══ DATA PROVIDED ══

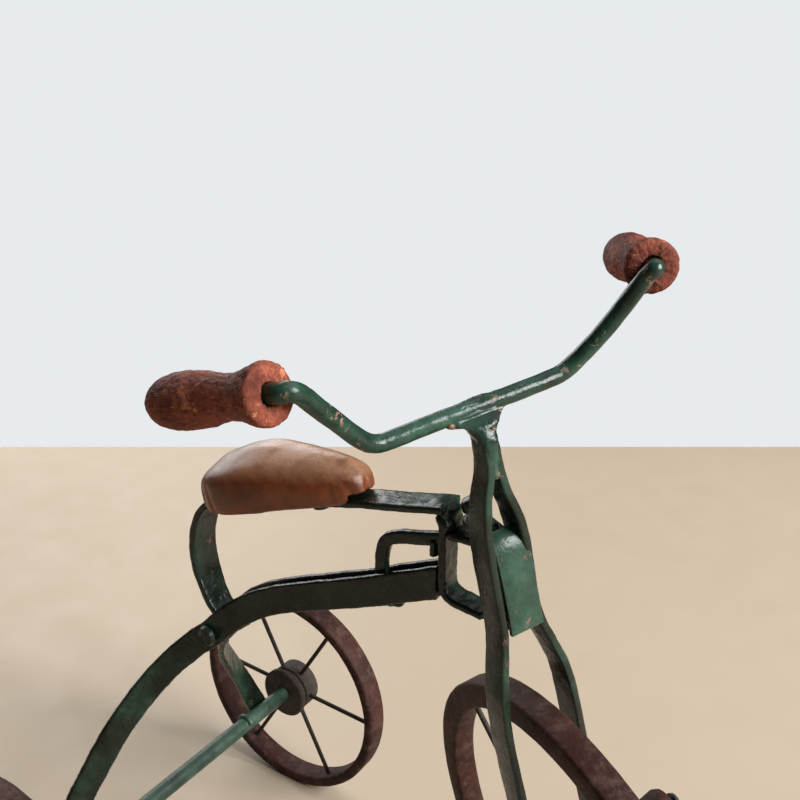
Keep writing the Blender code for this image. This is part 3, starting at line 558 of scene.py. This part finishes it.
# %% [markdown]
# The two fork blades are flat bars laid against each other at the top, where they are welded into one stem.
# They part above the crown, run down beside it and spread around the wheel. A section with round corners is
# carried down a smooth run, narrower at the stem.

# %% Fork blades
FORK_RUN = [(-24.9, 0.8, 145.4), (-23.2, 1.0, 142.0), (-22.2, 1.1, 138.0), (-21.9, 1.2, 134.5), (-21.7, 2.0, 131.0),
            (-21.1, 3.8, 126.0), (-20.2, 5.4, 119.5), (-19.1, 5.9, 112.0), (-18.4, 5.9, 104.0), (-17.4, 5.9, 96.0),
            (-16.2, 6.6, 89.5), (-14.4, 8.7, 82.0), (-12.9, 10.4, 75.0), (-11.9, 11.0, 66.0), (-10.2, 10.9, 52.0),
            (-6.4, 10.5, 30.0), (-2.2, 10.0, 12.0), (0.0, 9.8, 0.0), (0.6, 9.8, -5.0)]
CROWN_REACH = {"left": 4.6, "right": 5.9}
DRAWN_REACH = 5.9
BLADE_W = 8.6
BLADE_T = 2.25


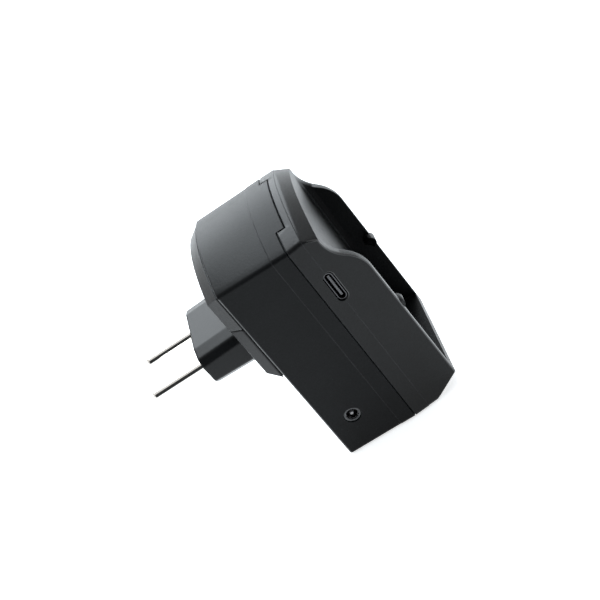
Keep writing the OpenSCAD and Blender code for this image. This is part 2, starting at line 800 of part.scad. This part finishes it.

═══

| SET EXERCISE |
Could you reproduce every record above exactly as it appears?

| FULL SOLUTION |
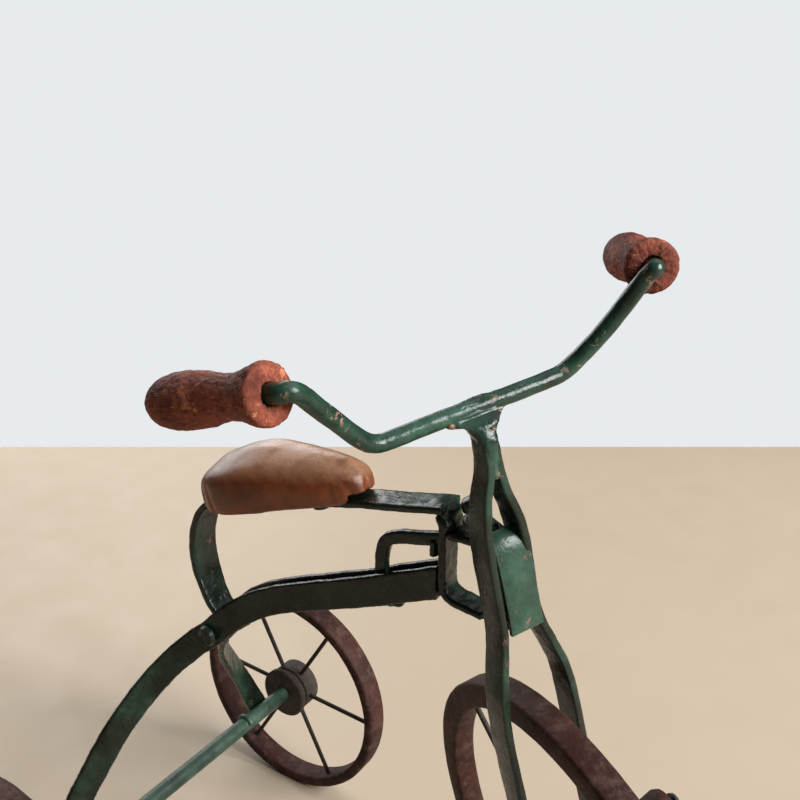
Keep writing the Blender code for this image. This is part 3, starting at line 558 of scene.py. This part finishes it.
# %% [markdown]
# The two fork blades are flat bars laid against each other at the top, where they are welded into one stem.
# They part above the crown, run down beside it and spread around the wheel. A section with round corners is
# carried down a smooth run, narrower at the stem.

# %% Fork blades
FORK_RUN = [(-24.9, 0.8, 145.4), (-23.2, 1.0, 142.0), (-22.2, 1.1, 138.0), (-21.9, 1.2, 134.5), (-21.7, 2.0, 131.0),
            (-21.1, 3.8, 126.0), (-20.2, 5.4, 119.5), (-19.1, 5.9, 112.0), (-18.4, 5.9, 104.0), (-17.4, 5.9, 96.0),
            (-16.2, 6.6, 89.5), (-14.4, 8.7, 82.0), (-12.9, 10.4, 75.0), (-11.9, 11.0, 66.0), (-10.2, 10.9, 52.0),
            (-6.4, 10.5, 30.0), (-2.2, 10.0, 12.0), (0.0, 9.8, 0.0), (0.6, 9.8, -5.0)]
CROWN_REACH = {"left": 4.6, "right": 5.9}
DRAWN_REACH = 5.9
BLADE_W = 8.6
BLADE_T = 2.25


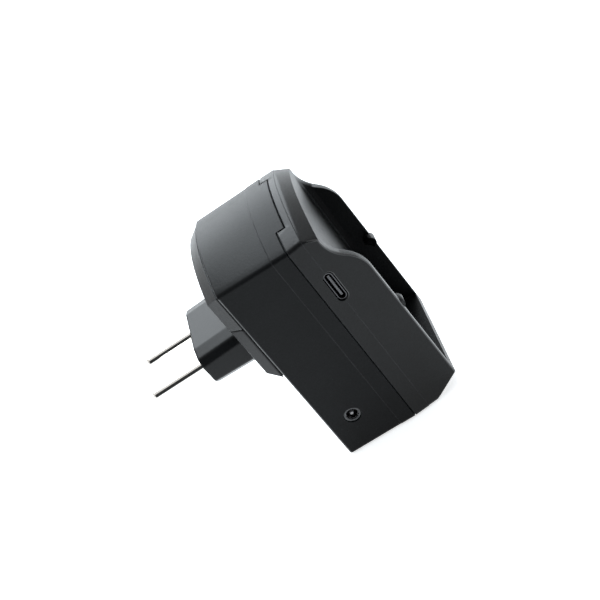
Keep writing the OpenSCAD and Blender code for this image. This is part 2, starting at line 800 of part.scad. This part finishes it.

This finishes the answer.